When I started looking into this scandal, I found numerous reasons to doubt the veracity of Dan Wolfe (PatriotUSA76), the Twitter user who claimed to have found the photo posted by Weiner before it disappeared. Wolfe's Twitter account -- before he deleted it -- demonstrated deep obsession and irrational hatred for the congressman and his wife Huma Abedin over a period of six months. Based on my understanding of how Twitter works, I did not believe the story he told about finding it.
When Breitbart's site reported the original story, he had not checked out Wolfe at all, as he admitted to Tommy Christopher of Mediaite in a phone interview:
Once we published our story about Dan Wolfe, Andrew called me again, and it was clear from the conversation that he had genuine concerns about Wolfe as a source, and that he had been unaware of his prior activity on Twitter.
Because Wolfe's background was so dubious, Breitbart associate Lee Stranahan has been investigating Wolfe for days. He found numerous reasons to doubt him. On Saturday, Stranahan wrote:
Is Patriot a man or a woman? A group of people? ... Nobody I've encountered except "Patriot" knows. That is a fact. Nobody knows. There's a reason for that.
The facts gathered so far tell me one thing I'm sure about: Patriot is a liar and a manipulator. I'm 100% sure on that.
None of this means that Rep. Weiner isn't hiding something.

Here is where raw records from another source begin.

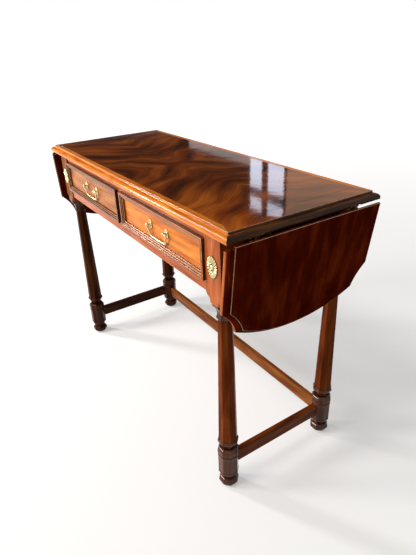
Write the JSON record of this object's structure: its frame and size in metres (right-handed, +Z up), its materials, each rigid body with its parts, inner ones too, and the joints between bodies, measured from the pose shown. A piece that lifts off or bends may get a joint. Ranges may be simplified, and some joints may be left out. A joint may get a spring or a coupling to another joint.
{
  "type": "drop-leaf console table",
  "caption": "Long shallow mahogany wall table with a moulded top, drawers in the front, turned octagonal legs, low stretchers and a shaped drop leaf at each end.",
  "frame": {"origin": "on the floor, under the middle of the table top", "axes": "+Z up; +X along the length of the top, towards its right-hand end as seen from the drawers; the drawers face -Y"},
  "size_m": [1.0102, 0.399, 0.7],
  "materials": {
    "mahogany_top": "gloss",
    "mahogany_leaf": "gloss",
    "mahogany_drawer": "satin",
    "mahogany_rail": "satin",
    "mahogany_turned": "satin",
    "oak_inside": "matte",
    "brass_aged": "satin",
    "brass_fitting": "satin",
    "steel_fitting": "satin"
  },
  "bodies": {
    "table": {"top_panel": "mahogany_top", "top_front_lipping": "mahogany_top", "top_rear_lipping": "mahogany_top", "top_left_lipping": "mahogany_top", "top_right_lipping": "mahogany_top", "front_left_leg": "mahogany_turned", "front_right_leg": "mahogany_turned", "rear_left_leg": "mahogany_turned", "rear_right_leg": "mahogany_turned", "foot_glides": "steel_fitting", "front_top_rail": "mahogany_rail", "front_bottom_rail": "mahogany_rail", "centre_stile": "mahogany_rail", "rear_apron": "mahogany_rail", "left_end_apron": "mahogany_rail", "right_end_apron": "mahogany_rail", "left_stretcher": "mahogany_turned", "right_stretcher": "mahogany_turned", "rear_stretcher": "mahogany_turned", "drawer_runners": "oak_inside", "drawer_kickers": "oak_inside", "drawer_stops": "oak_inside", "corner_blocks": "oak_inside", "rosettes": "brass_aged", "hinge_top_flaps": "steel_fitting", "hinge_pins": "steel_fitting", "stay_apron_brackets": "brass_fitting", "frame_fitting_screws": "steel_fitting", "top_fixing_screws": "steel_fitting"},
    "right_leaf": {"right_leaf": "mahogany_leaf", "right_leaf_hinge_flaps": "steel_fitting", "right_leaf_stay_brackets": "brass_fitting", "right_leaf_screws": "steel_fitting"},
    "right_apron_arms": {"right_stay_apron_arms": "brass_fitting"},
    "right_leaf_arms": {"right_stay_leaf_arms": "brass_fitting"},
    "right_drawer": {"right_drawer_front": "mahogany_drawer", "right_drawer_reeded_frame": "mahogany_drawer", "right_drawer_sides": "oak_inside", "right_drawer_back": "oak_inside", "right_drawer_bottom": "oak_inside", "right_handle_plates": "brass_aged", "right_handle_posts": "brass_aged", "right_handle_nuts": "brass_fitting"},
    "right_bail": {"right_handle_bail": "brass_aged"},
    "left_leaf": {"left_leaf": "mahogany_leaf", "left_leaf_hinge_flaps": "steel_fitting", "left_leaf_stay_brackets": "brass_fitting", "left_leaf_screws": "steel_fitting"},
    "left_apron_arms": {"left_stay_apron_arms": "brass_fitting"},
    "left_leaf_arms": {"left_stay_leaf_arms": "brass_fitting"},
    "left_drawer": {"left_drawer_front": "mahogany_drawer", "left_drawer_reeded_frame": "mahogany_drawer", "left_drawer_sides": "oak_inside", "left_drawer_back": "oak_inside", "left_drawer_bottom": "oak_inside", "left_handle_plates": "brass_aged", "left_handle_posts": "brass_aged", "left_handle_nuts": "brass_fitting"},
    "left_bail": {"left_handle_bail": "brass_aged"}
  },
  "joints": [
    {"name": "right_leaf_hinge", "type": "hinge", "parent": "table", "child": "right_leaf", "pos_m": [0.4845, 0, 0.6795], "axis": [0, -1, 0], "range_deg": [0, 97.3]},
    {"name": "right_apron_arm_pivot", "type": "hinge", "parent": "table", "child": "right_apron_arms", "pos_m": [0.459, 0, 0.605], "axis": [0, -1, 0], "range_deg": [-71.8, 0]},
    {"name": "right_leaf_arm_pivot", "type": "hinge", "parent": "right_leaf", "child": "right_leaf_arms", "pos_m": [0.46084, 0, 0.54592], "axis": [0, -1, 0], "range_deg": [0, 12.5]},
    {"name": "right_drawer_slide", "type": "slide", "parent": "table", "child": "right_drawer", "axis": [0, -1, 0], "range_m": [0, 0.2]},
    {"name": "right_bail_swing", "type": "hinge", "parent": "right_drawer", "child": "right_bail", "pos_m": [0.2037, -0.1896, 0.6195], "axis": [-1, 0, 0], "range_deg": [0, 160]},
    {"name": "left_leaf_hinge", "type": "hinge", "parent": "table", "child": "left_leaf", "pos_m": [-0.4845, 0, 0.6795], "axis": [0, 1, 0], "range_deg": [0, 97.3]},
    {"name": "left_apron_arm_pivot", "type": "hinge", "parent": "table", "child": "left_apron_arms", "pos_m": [-0.459, 0, 0.605], "axis": [0, 1, 0], "range_deg": [-71.8, 0]},
    {"name": "left_leaf_arm_pivot", "type": "hinge", "parent": "left_leaf", "child": "left_leaf_arms", "pos_m": [-0.46084, 0, 0.54592], "axis": [0, 1, 0], "range_deg": [0, 12.5]},
    {"name": "left_drawer_slide", "type": "slide", "parent": "table", "child": "left_drawer", "axis": [0, -1, 0], "range_m": [0, 0.2]},
    {"name": "left_bail_swing", "type": "hinge", "parent": "left_drawer", "child": "left_bail", "pos_m": [-0.2037, -0.1896, 0.6195], "axis": [-1, 0, 0], "range_deg": [0, 160]}
  ],
  "couplings": [
    {"joint": "right_apron_arm_pivot", "follows": "right_leaf_hinge", "ratio": -0.73694},
    {"joint": "right_leaf_arm_pivot", "follows": "right_leaf_hinge", "ratio": 0.12766},
    {"joint": "left_apron_arm_pivot", "follows": "left_leaf_hinge", "ratio": -0.73694},
    {"joint": "left_leaf_arm_pivot", "follows": "left_leaf_hinge", "ratio": 0.12766}
  ]
}
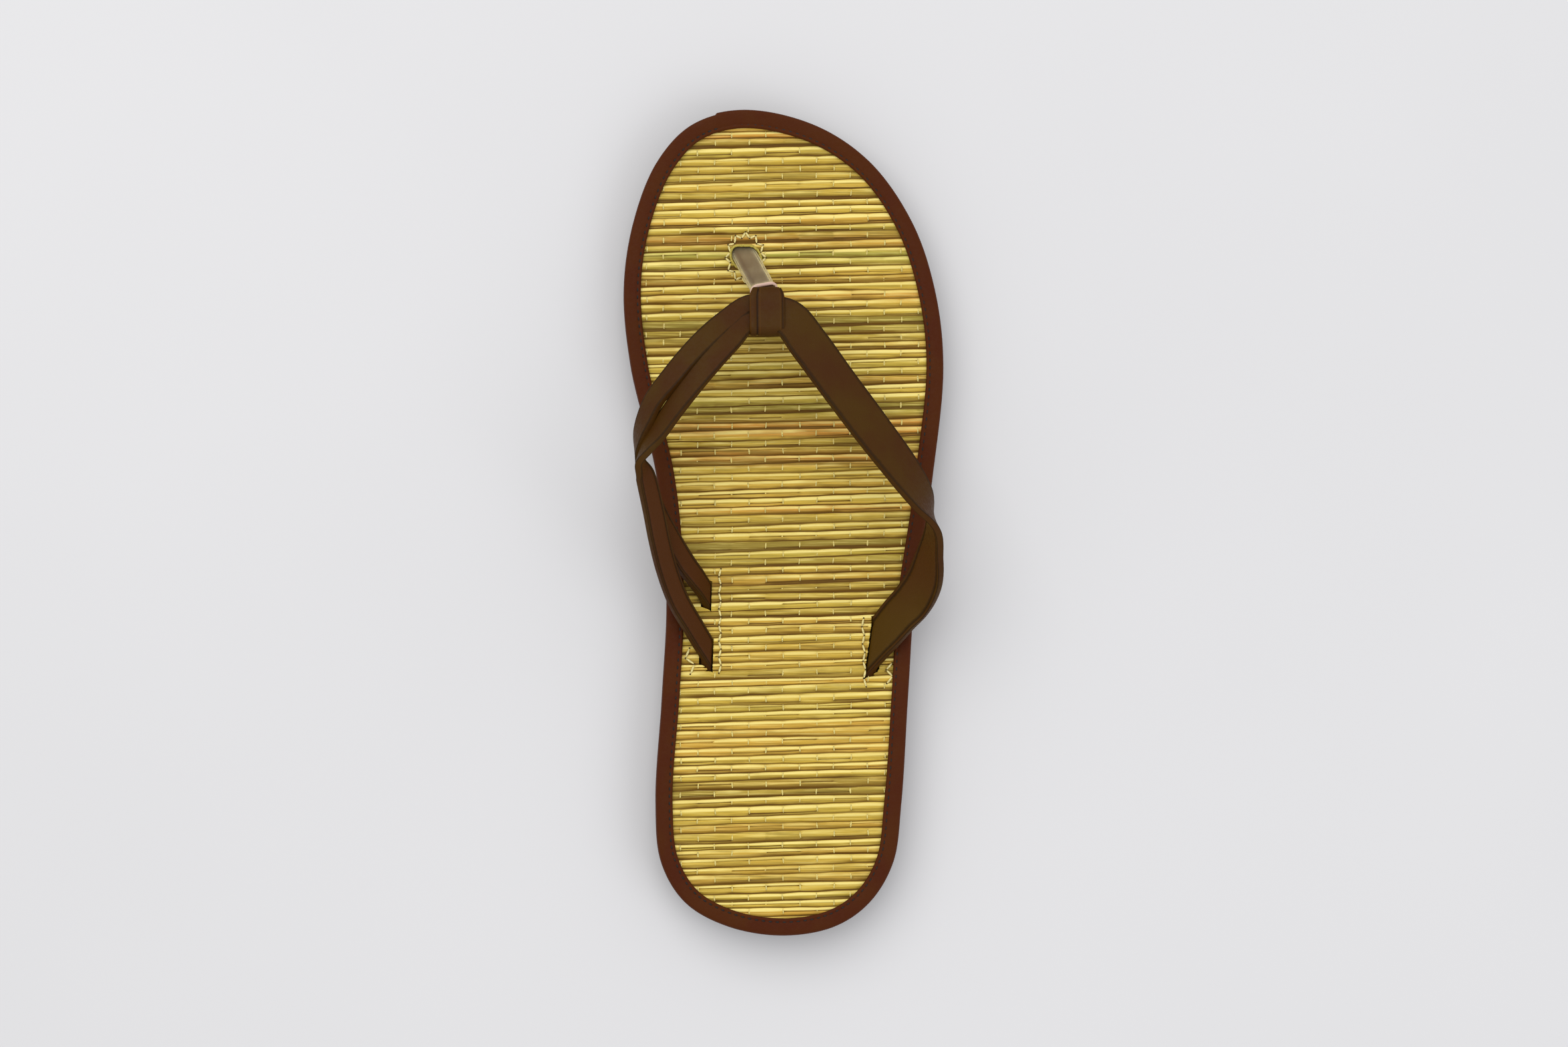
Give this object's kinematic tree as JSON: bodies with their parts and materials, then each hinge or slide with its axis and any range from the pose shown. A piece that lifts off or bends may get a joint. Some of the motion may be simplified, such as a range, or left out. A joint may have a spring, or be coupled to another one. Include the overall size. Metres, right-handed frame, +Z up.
{
  "type": "zori sandal",
  "caption": "Flat thong sandal for the right foot: woven rush footbed with bound edge, rubber outsole, and a strap upper held by a toe post.",
  "frame": {"origin": "on the ground under the middle of the sole's length and width", "axes": "+X towards the outer side of the right foot, +Y towards the toe, +Z up"},
  "size_m": [0.101, 0.26, 0.0451],
  "materials": {
    "sole_rubber": "matt foam rubber",
    "rush": "woven rush, satin",
    "edge_tape": "smooth reddish brown tape, stitched",
    "strap_leather": "soft dark brown, turned edges",
    "clear_sleeve": "clear soft tube"
  },
  "bodies": {
    "root": {"outsole": "sole_rubber", "woven_insole": "rush", "binding": "edge_tape", "straps": "strap_leather", "toe_band": "strap_leather", "toe_sleeve": "clear_sleeve"}
  },
  "joints": []
}
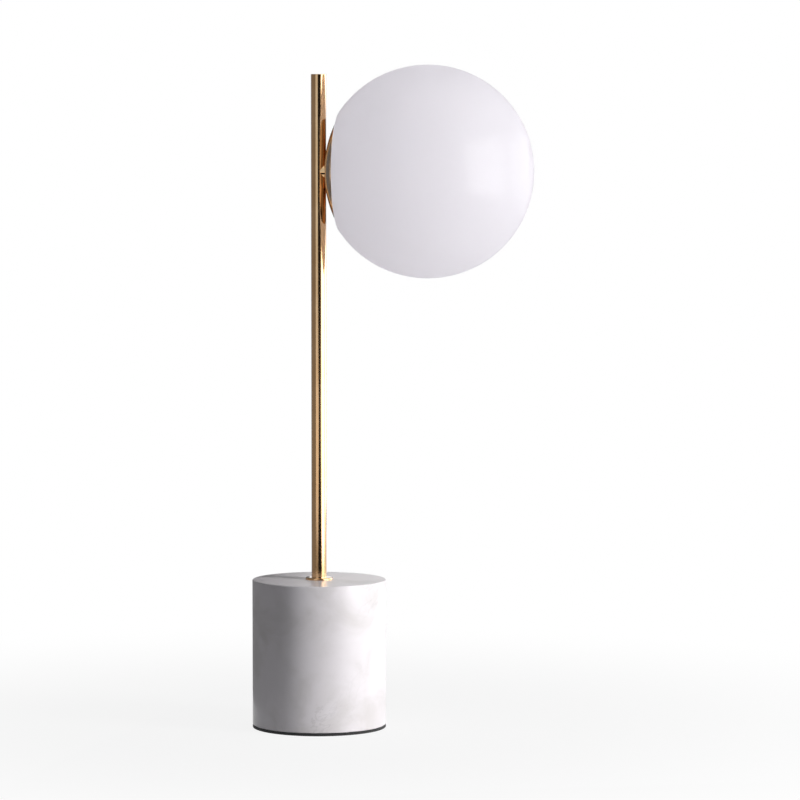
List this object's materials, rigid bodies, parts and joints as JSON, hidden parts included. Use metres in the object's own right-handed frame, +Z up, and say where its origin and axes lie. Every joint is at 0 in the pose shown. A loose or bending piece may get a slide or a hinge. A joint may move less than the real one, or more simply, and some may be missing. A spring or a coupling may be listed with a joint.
{
  "type": "table lamp",
  "caption": "Table lamp with an opal glass globe held sideways on a brass dish, on a slim brass post and a round marble base.",
  "frame": {"origin": "on the post's axis, at the underside of the base", "axes": "+Z up along the post, +X from the post towards the globe's centre, +Y to the back of the base"},
  "size_m": [0.2372, 0.178, 0.557],
  "materials": {
    "rubber_black": "matt black sheet",
    "marble": "polished white marble with faint grey veins",
    "black_plastic": "moulded, satin",
    "white_plastic": "moulded, satin",
    "brown_wire": "extruded insulation",
    "blue_wire": "extruded insulation",
    "zinc_steel": "zinc plated",
    "spring_steel": "tempered strip",
    "polished_brass": "lacquered antique brass, polished",
    "plain_brass": "turned, unfinished",
    "silicone": "translucent white ring",
    "holder_moulding": "black phenolic moulding",
    "ceramic": "unglazed",
    "opal_glass": "glossy opal white, not lit",
    "tin_contact": "tinned",
    "bulb_metal": "rolled screw cap",
    "frosted_dome": "frosted, not lit"
  },
  "bodies": {
    "stand": {"base_pad": "rubber_black", "marble_base": "marble", "cord_gland": "black_plastic", "pipe_washer": "zinc_steel", "pipe_lock_washer": "zinc_steel", "pipe_nut": "zinc_steel", "threaded_pipe": "zinc_steel", "terminal_block": "white_plastic", "lead_live": "brown_wire", "lead_neutral": "blue_wire", "post_collar": "polished_brass", "post_foot_bush": "plain_brass", "post_tube": "polished_brass", "post_top_plug": "polished_brass", "arm_anchor": "plain_brass", "arm_neck": "polished_brass", "arm_nipple": "plain_brass", "dish": "polished_brass", "seat_ring": "silicone", "clip_pan": "zinc_steel", "globe_clip_1": "spring_steel", "globe_clip_2": "spring_steel", "globe_clip_3": "spring_steel", "clip_rivets": "zinc_steel", "arm_lock_washer": "zinc_steel", "arm_nut": "zinc_steel", "holder_cap": "holder_moulding", "holder_skirt": "holder_moulding", "holder_core": "ceramic", "holder_terminals": "plain_brass", "holder_shell": "plain_brass", "holder_contact": "plain_brass"},
    "globe": {"globe_glass": "opal_glass"},
    "bulb_tip": {"bulb_contact": "tin_contact"},
    "bulb": {"bulb_insulator": "black_plastic", "bulb_cap": "bulb_metal", "bulb_housing": "white_plastic", "bulb_dome": "frosted_dome"}
  },
  "joints": [
    {"name": "globe_pull_off", "type": "slide", "parent": "stand", "child": "globe", "axis": [1, 0, 0], "range_m": [0, 0.13]},
    {"name": "bulb_advance", "type": "slide", "parent": "stand", "child": "bulb_tip", "axis": [1, 0, 0], "range_m": [0, 0.0185]},
    {"name": "bulb_unscrew", "type": "hinge", "parent": "bulb_tip", "child": "bulb", "pos_m": [0, 0, 0.468], "axis": [1, 0, 0], "range_deg": [0, 1800]}
  ],
  "couplings": [
    {"joint": "bulb_advance", "follows": "bulb_unscrew", "m_per_rad": 0.00057757}
  ]
}
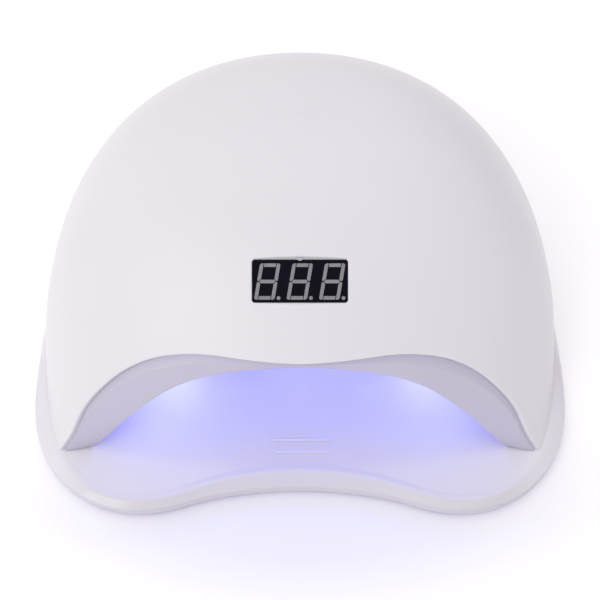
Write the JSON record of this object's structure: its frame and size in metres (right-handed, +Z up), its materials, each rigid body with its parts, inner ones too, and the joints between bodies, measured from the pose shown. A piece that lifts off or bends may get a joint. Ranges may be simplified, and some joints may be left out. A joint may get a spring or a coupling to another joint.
{
  "type": "nail lamp",
  "caption": "Domed LED nail lamp with an arched hand opening, a digital timer window and rear timer buttons, resting on a removable lobed tray.",
  "frame": {"origin": "middle of the footprint, on the surface that the rubber feet stand on", "axes": "+X to the right seen from the front, +Y towards the back with the buttons and inlet, +Z up; the hand goes in from -Y"},
  "size_m": [0.2362, 0.2048, 0.0998],
  "materials": {
    "tray_white": "gloss",
    "steel": "bright zinc",
    "magnet": "nickel plated",
    "rubber_grey": "matt",
    "shell_white": "semi-gloss",
    "liner_white": "semi-gloss",
    "led_body": "matt",
    "led_lens": "clear",
    "tin": "tinned",
    "pcb_white": "solder mask",
    "spacer": "matt",
    "pcb_green": "solder mask",
    "chip_black": "matt",
    "capacitor": "sleeved",
    "ferrite": "ferrite",
    "connector_white": "nylon",
    "display_black": "gloss",
    "segment_grey": "translucent",
    "sensor_clear": "clear",
    "sensor_dark": "gloss",
    "jack_black": "matt",
    "switch_body": "matt",
    "plunger": "matt",
    "button_white": "satin",
    "wire_red": "satin",
    "wire_white": "satin",
    "wire_black": "satin"
  },
  "bodies": {
    "tray": {"tray_top": "tray_white", "tray_bottom": "tray_white", "tray_screws": "steel", "tray_magnets": "magnet", "rubber_feet": "rubber_grey"},
    "housing": {"outer_shell": "shell_white", "inner_liner": "liner_white", "led_bases": "led_body", "led_lenses": "led_lens", "led_pins": "tin", "top_led_board": "pcb_white", "left_led_board": "pcb_white", "right_led_board": "pcb_white", "rear_led_board": "pcb_white", "led_board_spacers": "spacer", "led_board_screws": "steel", "main_board": "pcb_green", "main_board_screws": "steel", "controller_chip": "chip_black", "capacitors": "capacitor", "inductor": "ferrite", "power_transistors": "chip_black", "connectors": "connector_white", "display_module": "display_black", "display_segments": "segment_grey", "display_board": "pcb_green", "sensor_emitter": "sensor_clear", "sensor_receiver": "sensor_dark", "dc_jack_sleeve": "jack_black", "dc_jack_pin": "steel", "button_board": "pcb_green", "button_board_screws": "steel", "switch_bodies": "switch_body", "housing_screws": "steel", "housing_magnets": "magnet", "left_led_wires": "wire_red", "right_led_wires": "wire_red", "rear_led_wires": "wire_red", "top_led_wires": "wire_red", "display_wires": "wire_white", "power_wires": "wire_black", "button_wires": "wire_white"},
    "timer_10": {"button_10": "button_white", "plunger_10": "plunger"},
    "timer_30": {"button_30": "button_white", "plunger_30": "plunger"},
    "timer_60": {"button_60": "button_white", "plunger_60": "plunger"},
    "timer_99": {"button_99": "button_white", "plunger_99": "plunger"}
  },
  "joints": [
    {"name": "housing_lift", "type": "slide", "parent": "tray", "child": "housing", "axis": [0, 0, 1], "range_m": [0, 0.13]},
    {"name": "press_10", "type": "slide", "parent": "housing", "child": "timer_10", "axis": [0, -1, 0], "range_m": [0, 0.0005], "stiffness_N_per_m": 2000, "springref_m": -0.0002},
    {"name": "press_30", "type": "slide", "parent": "housing", "child": "timer_30", "axis": [0, -1, 0], "range_m": [0, 0.0005], "stiffness_N_per_m": 2000, "springref_m": -0.0002},
    {"name": "press_60", "type": "slide", "parent": "housing", "child": "timer_60", "axis": [0, -1, 0], "range_m": [0, 0.0005], "stiffness_N_per_m": 2000, "springref_m": -0.0002},
    {"name": "press_99", "type": "slide", "parent": "housing", "child": "timer_99", "axis": [0, -1, 0], "range_m": [0, 0.0005], "stiffness_N_per_m": 2000, "springref_m": -0.0002}
  ]
}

Like he did in the Shirley Sherrod incident, Breitbart did not begin to check out his source until after running his original story and talking it up on every cable news channel that would have him. This is not how journalism is supposed to work. But as I read all the coverage of this scandal the past weekend from news sites on the left, right and middle, it seems to be the emerging standard. First get it out. Then check it out.
Though he demanded (and got) an apology today from Weiner, Breitbart has never apologized for his July 2010 story that called Sherrod a racist based on maliciously edited video he received from a highly questionable source.
I think he should have apologized for that, as I am now apologizing to him for calling his Weiner piece "a bogus story being pimped by the biggest charlatan on the right." The conclusions I reached were proven untrue.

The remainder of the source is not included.